As part of the United Nations Interim Force in Lebanon, the battalion performed other missions besides minesweeping, such as defense works, humanitarian aid and the construction and maintenance of roads.

UNIFIL, which has been stationed in Lebanon since 1977, has a rule that all its soldiers must obtain a demining license. However, some Chinese soldiers did not get the license before arriving in Lebanon, so Chen took it upon himself to organize the team and write a book of standard operating procedures.

His team would often study until 2 am or 3 am after a 10-hour day of demining — their request to learn demining techniques from Ukrainian soldiers was denied on intellectual property grounds.
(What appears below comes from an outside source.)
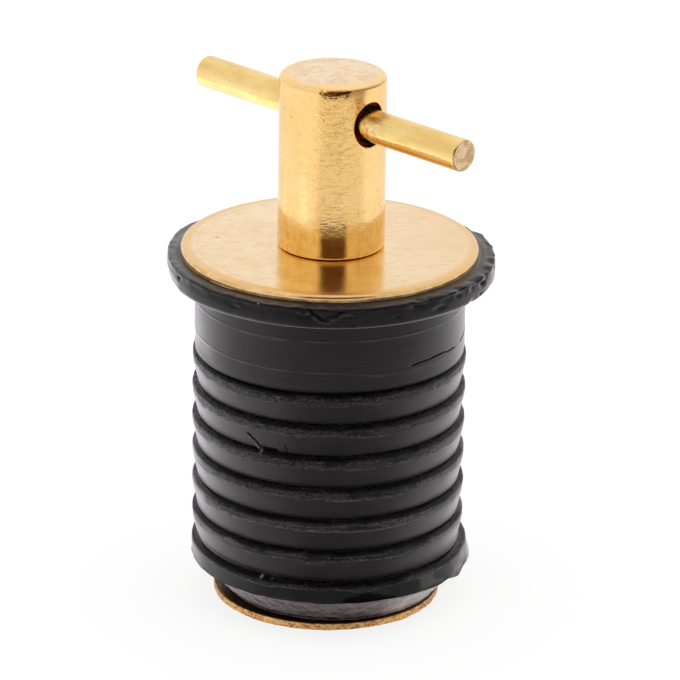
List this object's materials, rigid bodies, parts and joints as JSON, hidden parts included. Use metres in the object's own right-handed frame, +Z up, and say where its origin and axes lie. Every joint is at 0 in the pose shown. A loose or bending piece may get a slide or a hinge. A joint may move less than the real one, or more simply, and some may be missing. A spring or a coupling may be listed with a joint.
{
  "type": "expanding drain plug",
  "caption": "Boat drain plug: ringed black rubber body between two brass discs, with a brass T-handle that is turned to squeeze the rubber and make it bulge.",
  "frame": {"origin": "on the plug's axis, at the underside of the bottom plate", "axes": "+Z up along the plug's axis towards the handle; the cross bar lies along X"},
  "size_m": [0.0334, 0.0304, 0.0508],
  "materials": {
    "plate_brass": "sheared edge, dull",
    "stud_brass": "rolled thread",
    "black_rubber": "satin, moulded",
    "washer_brass": "smooth, slightly dull",
    "post_brass": "fine turned, slightly rough",
    "bar_brass": "drawn, polished"
  },
  "bodies": {
    "plug": {"bottom_plate": "plate_brass", "threaded_stud": "stud_brass", "rubber_plug": "black_rubber"},
    "washer": {"top_washer": "washer_brass"},
    "handle": {"handle_post": "post_brass", "cross_bar": "bar_brass"}
  },
  "joints": [
    {"name": "washer_press", "type": "slide", "parent": "plug", "child": "washer", "axis": [0, 0, -1], "range_m": [0, 0.00382], "deforming": ["rubber_plug"]},
    {"name": "handle_turn", "type": "hinge", "parent": "washer", "child": "handle", "pos_m": [0, 0, 0.0343], "axis": [0, 0, -1], "range_deg": [0, 1080]}
  ],
  "couplings": [
    {"joint": "washer_press", "follows": "handle_turn", "m_per_rad": 0.00020213}
  ]
}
During the conflict between Lebanon and Israel, soldiers worked half-naked in shelters where the temperature was as high as 50 C. With the help of UN forces and the Lebanese government, Chinese soldiers finished editing their 272-page procedure book in six months, two and a half years before the Ukrainian soldiers.

All 275 soldiers went on to pass the demining test, becoming the first Chinese soldiers to get an international demining license.

"After the project, we left behind hundreds of instant noodle boxes and 20 kg of used paper," Chen said.

Cao Engui, a 28-year-old soldier who had been to Lebanon five times and returned home last month, said the soldiers didn't practice on the front line before going to Lebanon in 2006. "I was nervous when I found my first landmine, because real landmines were not used in minesweeping training," Cao said.

Calling home from Lebanon cost as much as 14.6 yuan ($2.30) per minute, so soldiers turned to an older form of communication — letters. Cao said he learned from his training and developed more confidence after getting the UN license.

"Father and mother, please take it easy. Demining sounds very dangerous but we have advanced facilities and well-organized operation procedures to ensure safety," he wrote in a letter to his parents in Sichuan province.

Huang Aiyu, who commanded the battalion last year, said his unit had helped consolidate the cease-fire line between Lebanon and Israel by erecting nine boundary markers in 2012. The unit also detected 35 landmines, mostly of the anti-tank variety.